Montrer aux jeunes que tous les secteurs d’activité se valent pour peu que l’on y croit et qu’on s’y mette à fond avec dévouement. Il n’y a aucun complexe à sentir le foin ou la bouse de vache. C’est pourquoi, ils sont nombreux, les paysans burkinabè qui sont fiers de la place qu’ils occupent dans le développement de notre pays. Depuis la nuit des temps, ils vivent dignement du fruit de leur labeur et s’occupent de leur famille du mieux qu’ils peuvent, y compris la scolarité de beaucoup d’enfants devenus aujourd’hui de grands responsables.

Etant sortis d’une école, munis d’un savoir-faire, les jeunes d’aujourd’hui, avec des moyens et techniques innovants, peuvent s’épanouir dans l’agriculture et même créer des emplois. Le secteur agropastoral allant de l’exploitation à la commercialisation en passant par la conservation, le transport et la transformation génère des activités connexes toutes aussi rentables les unes que les autres.

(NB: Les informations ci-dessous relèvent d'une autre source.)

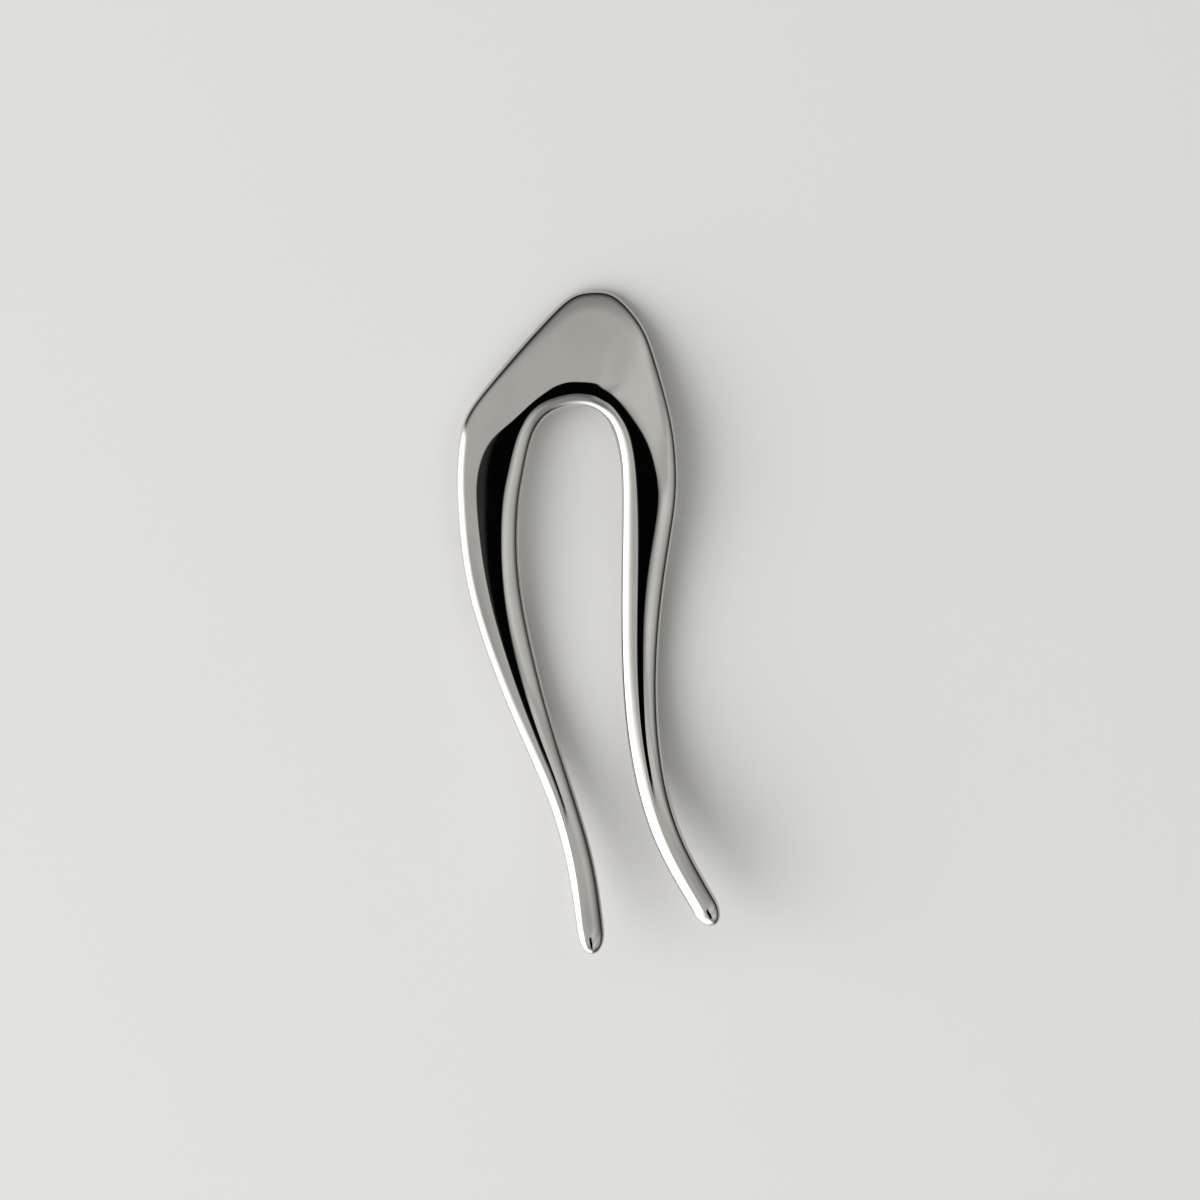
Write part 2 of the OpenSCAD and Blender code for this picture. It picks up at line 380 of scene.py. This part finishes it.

C’est donc un domaine transversal. Sur ce terrain, la formation professionnelle a du pain sur la planche : donner le savoir, le savoir-faire, le savoir-être, inculquer l’esprit d’entrepreneuriat agricole à la génération montante.

La jeunesse de notre population doit être une chance, un atout pour le développement du pays et non un fardeau. Il appartient à celle-ci de prendre son destin en main en misant fortement sur la terre. Car qui ne risque rien n’a rien ! dit-on. L’économie nationale reposera encore longtemps sur l’agriculture. Et la prééminence des importations à coup de milliards de F CFA de denrées tels le riz, le lait convainc qu’il y a de bonnes affaires à faire en s’investissant dans la terre .De toute façon, l’histoire retient que dans toutes les entreprises humaines, il y a eu des pionniers.